Elf jaar geleden werd onze hulp ingeroepen. Bij een oudere dame uit ons dorp liepen heel veel zwerfkatten. Niets gecastreerd, dus ook veel kittens. De buurt klaagde al jaren over de situatie, vooral omdat er ook geregeld dode kittens gevonden werden.
De bejaarde vrouw bedoelde het goed maar de zorg voor 'haar' verwilderde zwervertjes groeide haar duidelijk boven het hoofd. Helaas kostte het ons veel moeite om haar zover te krijgen onze hulp te accepteren. Vooral de kittens liepen allemaal rond met Niesziekte, de een was er nog erger aan toe dan de ander. Pas toen we beloofden de volwassen katten gecastreerd terug te geven, mochten we eindelijk alle kittens wegvangen voor broodnodige medische zorg en herplaatsing.
Het kleine zwarte kitten wat er het meest slecht aan toe was, kregen we echter niet te pakken. Dag in, dag uit waren we er mee bezig en haar toestand verslechterde onder onze ogen. Ze was zo ziek dat ze zich alleen nog maar verstopte, eigenlijk om te sterven. Tot ik op een goede dag, na de zoveelste vergeefse vangpoging, mijn net in de bomen wilde hangen. Juist op het moment dat ik weg wilde lopen zag ik uit mijn ooghoek over de schutting heen, het zwarte hoopje ellende uit de struiken komen. Oogjes vrijwel dicht van de aangekoekte puss, broodmager en wankelend op de pootjes. Ik wist intuïtief dat ik snel moest handelen. Tijd om de tuin in te lopen had ik niet. Met een zwaai heb ik het net over de schutting gezwieperd en als het ware het kitten zo opgeschept...Meer met geluk dan wijsheid had ik eindelijk het verbouwereerde kitten in mijn handen!
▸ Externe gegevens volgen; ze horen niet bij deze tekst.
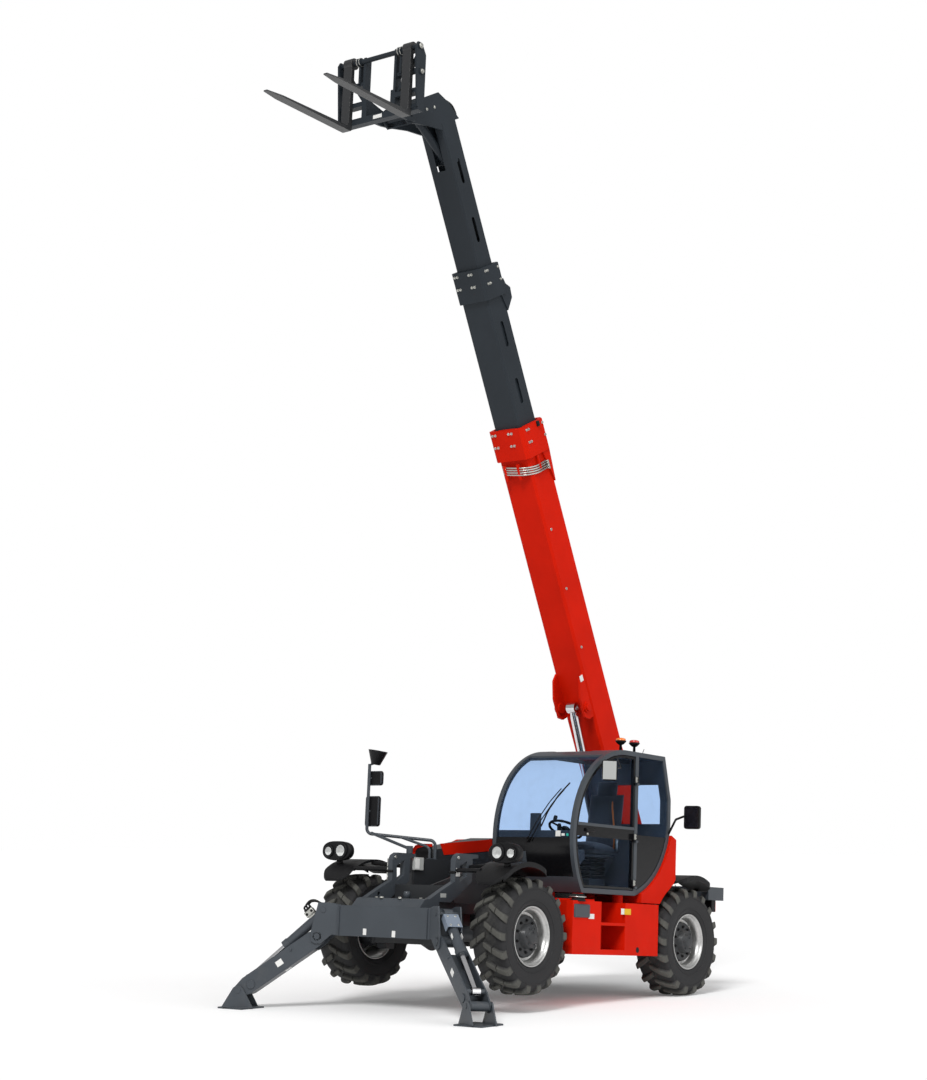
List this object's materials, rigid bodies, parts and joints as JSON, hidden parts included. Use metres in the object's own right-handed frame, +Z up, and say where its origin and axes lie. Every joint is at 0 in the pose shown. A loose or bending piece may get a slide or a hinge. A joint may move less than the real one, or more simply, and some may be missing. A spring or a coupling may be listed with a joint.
{
  "type": "telehandler",
  "caption": "Telehandler with a raised three-section boom, pallet forks, side cab, steered wheels and two front stabilisers that lift its nose",
  "frame": {"origin": "centre of the bounding box's base, on the ground", "axes": "+X forward, +Y to the driver's left, +Z up"},
  "size_m": [6.0708, 3.4486, 9.8899],
  "materials": {
    "red_paint": "gloss",
    "grey_paint": "satin",
    "dark_paint": "satin",
    "rim_silver": "satin",
    "tyre_rubber": "matte",
    "chrome_rod": "polished",
    "black_plastic": "textured",
    "lamp_plastic": "gloss",
    "amber_plastic": "gloss",
    "cab_glazing": "clear",
    "seat_cloth": "woven",
    "fork_steel": "worn"
  },
  "bodies": {
    "root": {"chassis_frame": "grey_paint", "rear_bumper": "black_plastic", "tail_lamps": "lamp_plastic", "body_left": "red_paint", "engine_housing": "red_paint", "engine_block": "dark_paint", "axle_front": "dark_paint", "axle_rear": "dark_paint", "stabiliser_beam": "grey_paint", "cab_frame": "grey_paint", "cab_glass": "cab_glazing", "cab_panels": "black_plastic", "roof_guard": "grey_paint", "seat": "seat_cloth", "steering_wheel": "black_plastic", "dashboard": "black_plastic", "fenders_front": "black_plastic", "fenders_rear": "black_plastic", "headlamps": "lamp_plastic", "mirror_mast": "black_plastic", "mirror_left": "black_plastic", "beacons": "amber_plastic"},
    "boom_outer": {"boom_outer": "red_paint"},
    "boom_middle": {"boom_middle": "grey_paint"},
    "boom_inner": {"boom_inner": "grey_paint"},
    "carriage": {"carriage": "grey_paint", "forks": "fork_steel"},
    "lift_barrel": {"lift_barrel": "grey_paint"},
    "lift_rod": {"lift_rod": "chrome_rod"},
    "tilt_barrel": {"tilt_barrel": "grey_paint"},
    "tilt_rod": {"tilt_rod": "chrome_rod"},
    "door": {"door_frame": "grey_paint", "door_glass": "cab_glazing"},
    "hood": {"engine_hood": "red_paint"},
    "tie_rod_front": {"tie_rod_front": "chrome_rod"},
    "knuckle_front_left": {"knuckle_front_left": "dark_paint"},
    "wheel_front_left": {"tyre_front_left": "tyre_rubber", "rim_front_left": "rim_silver"},
    "knuckle_front_right": {"knuckle_front_right": "dark_paint"},
    "wheel_front_right": {"tyre_front_right": "tyre_rubber", "rim_front_right": "rim_silver"},
    "tie_rod_rear": {"tie_rod_rear": "chrome_rod"},
    "knuckle_rear_left": {"knuckle_rear_left": "dark_paint"},
    "wheel_rear_left": {"tyre_rear_left": "tyre_rubber", "rim_rear_left": "rim_silver"},
    "knuckle_rear_right": {"knuckle_rear_right": "dark_paint"},
    "wheel_rear_right": {"tyre_rear_right": "tyre_rubber", "rim_rear_right": "rim_silver"},
    "leg_left": {"leg_left": "grey_paint"},
    "foot_left": {"foot_left": "grey_paint"},
    "leg_barrel_left": {"leg_barrel_left": "grey_paint"},
    "leg_rod_left": {"leg_rod_left": "chrome_rod"},
    "leg_right": {"leg_right": "grey_paint"},
    "foot_right": {"foot_right": "grey_paint"},
    "leg_barrel_right": {"leg_barrel_right": "grey_paint"},
    "leg_rod_right": {"leg_rod_right": "chrome_rod"}
  },
  "joints": [
    {"name": "steer_front_left", "type": "hinge", "parent": "root", "child": "knuckle_front_left", "pos_m": [0.90913, 0.76, 0.74895], "axis": [-0.0596, 0, 0.9982], "range_deg": [-32, 32]},
    {"name": "roll_front_left", "type": "hinge", "parent": "knuckle_front_left", "child": "wheel_front_left", "pos_m": [0.90913, 1.01, 0.74895], "axis": [0, 1, 0], "continuous": true},
    {"name": "steer_front_right", "type": "hinge", "parent": "root", "child": "knuckle_front_right", "pos_m": [0.90913, -0.76, 0.74895], "axis": [-0.0596, 0, 0.9982], "range_deg": [-32, 32]},
    {"name": "roll_front_right", "type": "hinge", "parent": "knuckle_front_right", "child": "wheel_front_right", "pos_m": [0.90913, -1.01, 0.74895], "axis": [0, 1, 0], "continuous": true},
    {"name": "tie_front", "type": "slide", "parent": "root", "child": "tie_rod_front", "axis": [0, 1, 0], "range_m": [-0.102, 0.102]},
    {"name": "steer_rear_left", "type": "hinge", "parent": "root", "child": "knuckle_rear_left", "pos_m": [-1.95578, 0.76, 0.578], "axis": [-0.0596, 0, 0.9982], "range_deg": [-32, 32]},
    {"name": "roll_rear_left", "type": "hinge", "parent": "knuckle_rear_left", "child": "wheel_rear_left", "pos_m": [-1.95578, 1.01, 0.578], "axis": [0, 1, 0], "continuous": true},
    {"name": "steer_rear_right", "type": "hinge", "parent": "root", "child": "knuckle_rear_right", "pos_m": [-1.95578, -0.76, 0.578], "axis": [-0.0596, 0, 0.9982], "range_deg": [-32, 32]},
    {"name": "roll_rear_right", "type": "hinge", "parent": "knuckle_rear_right", "child": "wheel_rear_right", "pos_m": [-1.95578, -1.01, 0.578], "axis": [0, 1, 0], "continuous": true},
    {"name": "tie_rear", "type": "slide", "parent": "root", "child": "tie_rod_rear", "axis": [0, 1, 0], "range_m": [-0.102, 0.102]},
    {"name": "boom_lift", "type": "hinge", "parent": "root", "child": "boom_outer", "pos_m": [-2.74532, -0.17, 1.65488], "axis": [0, -1, 0], "range_deg": [-67.4, 4.5]},
    {"name": "boom_extend", "type": "slide", "parent": "boom_outer", "child": "boom_middle", "axis": [0.409, 0, 0.9125], "range_m": [-1.2, 2.6]},
    {"name": "boom_extend_inner", "type": "slide", "parent": "boom_middle", "child": "boom_inner", "axis": [0.409, 0, 0.9125], "range_m": [-1.2, 2.6]},
    {"name": "lift_barrel_swing", "type": "hinge", "parent": "root", "child": "lift_barrel", "pos_m": [-2.52897, -0.17, 0.86637], "axis": [0, -1, 0], "range_deg": [-55.32, 3.74]},
    {"name": "lift_rod_slide", "type": "slide", "parent": "lift_barrel", "child": "lift_rod", "axis": [0.3395, 0, 0.9406], "range_m": [-0.788, 0.0535]},
    {"name": "carriage_tilt", "type": "hinge", "parent": "boom_inner", "child": "carriage", "pos_m": [1.42844, -0.17, 9.25448], "axis": [0, 1, 0], "range_deg": [-79, 25]},
    {"name": "tilt_barrel_swing", "type": "hinge", "parent": "boom_inner", "child": "tilt_barrel", "pos_m": [0.621, -0.17, 8.95671], "axis": [0, -1, 0], "range_deg": [-1.24, 0.42]},
    {"name": "tilt_rod_slide", "type": "slide", "parent": "tilt_barrel", "child": "tilt_rod", "axis": [0.8193, 0, 0.5734], "range_m": [-0.2823, 0.09]},
    {"name": "leg_left_swing", "type": "hinge", "parent": "root", "child": "leg_left", "pos_m": [1.80637, 0.834, 0.72135], "axis": [-0.8731, 0.4848, -0.0521], "range_deg": [-106, 6]},
    {"name": "foot_left_tilt", "type": "hinge", "parent": "leg_left", "child": "foot_left", "pos_m": [2.21973, 1.5197, 0.175], "axis": [-0.8731, 0.4848, -0.0521], "range_deg": [-30, 30]},
    {"name": "leg_barrel_left_swing", "type": "hinge", "parent": "root", "child": "leg_barrel_left", "pos_m": [1.76366, 0.78502, 0.98127], "axis": [-0.8731, 0.4848, -0.0521], "range_deg": [-98.63, 5.63]},
    {"name": "leg_rod_left_slide", "type": "slide", "parent": "leg_barrel_left", "child": "leg_rod_left", "axis": [0.3952, 0.6411, -0.6579], "range_m": [-0.4265, 0.0251]},
    {"name": "leg_right_swing", "type": "hinge", "parent": "root", "child": "leg_right", "pos_m": [1.80637, -0.834, 0.72135], "axis": [0.8731, 0.4848, 0.0521], "range_deg": [-106, 6]},
    {"name": "foot_right_tilt", "type": "hinge", "parent": "leg_right", "child": "foot_right", "pos_m": [2.21973, -1.5197, 0.175], "axis": [0.8731, 0.4848, 0.0521], "range_deg": [-30, 30]},
    {"name": "leg_barrel_right_swing", "type": "hinge", "parent": "root", "child": "leg_barrel_right", "pos_m": [1.76366, -0.78502, 0.98127], "axis": [0.8731, 0.4848, 0.0521], "range_deg": [-98.63, 5.63]},
    {"name": "leg_rod_right_slide", "type": "slide", "parent": "leg_barrel_right", "child": "leg_rod_right", "axis": [0.3952, -0.6411, -0.6579], "range_m": [-0.4265, 0.0251]},
    {"name": "door_swing", "type": "hinge", "parent": "root", "child": "door", "pos_m": [-1.03468, 1.119, 1.71188], "axis": [-0.0596, 0, 0.9982], "range_deg": [0, 100]},
    {"name": "hood_swing", "type": "hinge", "parent": "root", "child": "hood", "pos_m": [-1.15889, -0.442, 1.66139], "axis": [-0.9982, 0, -0.0596], "range_deg": [0, 55]}
  ],
  "couplings": [
    {"joint": "steer_front_right", "follows": "steer_front_left", "ratio": 1},
    {"joint": "tie_front", "follows": "steer_front_left", "m_per_rad": -0.18},
    {"joint": "steer_rear_right", "follows": "steer_rear_left", "ratio": 1},
    {"joint": "tie_rear", "follows": "steer_rear_left", "m_per_rad": -0.18},
    {"joint": "boom_extend_inner", "follows": "boom_extend", "ratio": 1},
    {"joint": "lift_barrel_swing", "follows": "boom_lift", "ratio": 0.82},
    {"joint": "lift_rod_slide", "follows": "boom_lift", "m_per_rad": 0.669},
    {"joint": "tilt_barrel_swing", "follows": "carriage_tilt", "ratio": 0.015},
    {"joint": "tilt_rod_slide", "follows": "carriage_tilt", "m_per_rad": 0.204},
    {"joint": "leg_barrel_left_swing", "follows": "leg_left_swing", "ratio": 0.93},
    {"joint": "leg_rod_left_slide", "follows": "leg_left_swing", "m_per_rad": 0.23},
    {"joint": "leg_barrel_right_swing", "follows": "leg_right_swing", "ratio": 0.93},
    {"joint": "leg_rod_right_slide", "follows": "leg_right_swing", "m_per_rad": 0.23}
  ]
}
Ik heb haar Maybe genoemd. Engels voor Misschien...
Want Misschien kon ik haar te pakken krijgen. En Misschien zou ze het
dan redden. De toekomst was zo onzeker voor dit half-wilde maar
doodzieke beestje. We hebben hard gevochten, kleine Maybe en Ik.
Ze
is nooit meer weggegaan. Ze werd mijn kleine zwarte schaduw. Als ziek
kitten nam ik haar overal mee naar toe, omdat ze om de paar uur
vloeibaar eten moest krijgen. Zo nam ik haar ook mee op bezoek bij een
oom, waar ik haar even uit het oog verloor. Uiteindelijk hebben we het
hele huis op zijn kop gezet voor we haar vonden; weggekropen achter het
keukenblok. Wat er vervolgens bijna geheel uitgesloopt moest worden.
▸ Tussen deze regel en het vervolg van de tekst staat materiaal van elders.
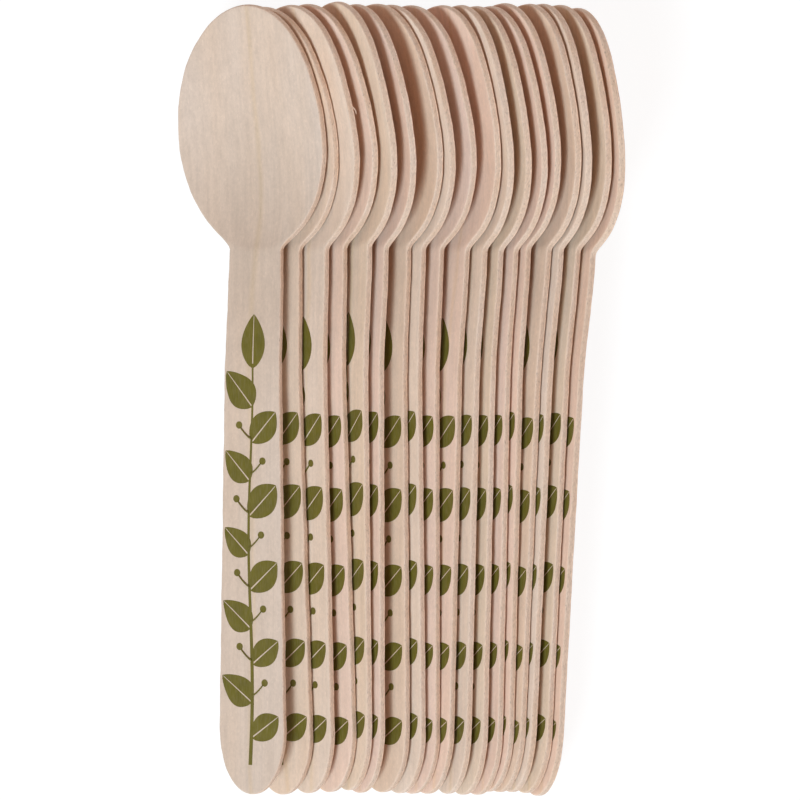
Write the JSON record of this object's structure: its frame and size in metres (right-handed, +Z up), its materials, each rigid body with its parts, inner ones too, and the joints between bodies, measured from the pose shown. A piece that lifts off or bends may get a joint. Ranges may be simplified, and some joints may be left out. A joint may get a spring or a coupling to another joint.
{
  "type": "wooden cutlery pack",
  "caption": "Leaning shingled row of pressed birch veneer spoons, each with a flat round-ended handle and a shallow oval bowl.",
  "frame": {"origin": "on the surface the row lies on, under the middle of its bounding box", "axes": "+X along the row, from the front spoon to the last one; +Y from the handle ends to the bowl tips; +Z up, the side the spoons are looked at from"},
  "size_m": [0.0902, 0.1608, 0.0303],
  "materials": {
    "birch": "bare, lightly tumbled birch veneer with fine straight grain along the spoon"
  },
  "bodies": {
    "root": {"spoon_01": "birch", "spoon_02": "birch", "spoon_03": "birch", "spoon_04": "birch", "spoon_05": "birch", "spoon_06": "birch", "spoon_07": "birch", "spoon_08": "birch", "spoon_09": "birch", "spoon_10": "birch", "spoon_11": "birch", "spoon_12": "birch", "spoon_13": "birch", "spoon_14": "birch", "spoon_15": "birch", "spoon_16": "birch", "spoon_17": "birch", "spoon_18": "birch"}
  },
  "joints": []
}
Gelukkig konden we er later om lachen...
Maybe had schijnbaar iets met keukens want ook bij mij thuis koos ze het aanrecht uit als haar vaste plekje. Dichtbij haar maatje, kater Robin. Veilig uit de buurt van bezoekers, maar dicht bij mij zodra ik ging afwassen of andere zaken bij het aanrecht had af te handelen. Dan kwam ze steevast naar me toe. Kopjes gevend, haar lijfje tegen me aanvleiend. En altijd zachtjes love-bites gevend. Haar witte tandjes in mijn wang of bovenarm, zo lief en voorzichtig! De zwarte Maybe is altijd eenkennig gebleven maar was wel volkomen op haar gemak, bovenop het aanrecht. Volop gebruikmakend van die speciale momentjes tussen ons samen.
Na het overlijden van vriendje Robin, enige jaren geleden, werd Maybe steeds dapperder en bezocht ze me zelfs in de huiskamer, of een enkele keer troffen we haar in het buitenverblijf, genietend van de warme zon op haar blote buik. Maar vorige week werd ze ziek. Bij de dierenarts konden we geen verklaring vinden voor het vermageren, het spugen. Een afspraak voor verder bloedonderzoek werd gemaakt. Het heeft zover niet mogen komen. Mijn kleine bescheiden Maybe vond ik dood in het mandje in de opvang, waar ze heel soms perse naar toe wilde. Ze is elf jaar geworden en vermoedelijk gestorven aan een tumor. Misschien...
Haar plek op het aanrecht is leeg. Er wacht me geen tedere love-bites meer. Geen glimmende groene oogjes die me vol vertrouwen aankijken. Het doet zo pijn. Het is zo leeg zonder de aanrechtknuffelaar. Mijn lieve kleine Maybe, misschien...misschien tot ooit?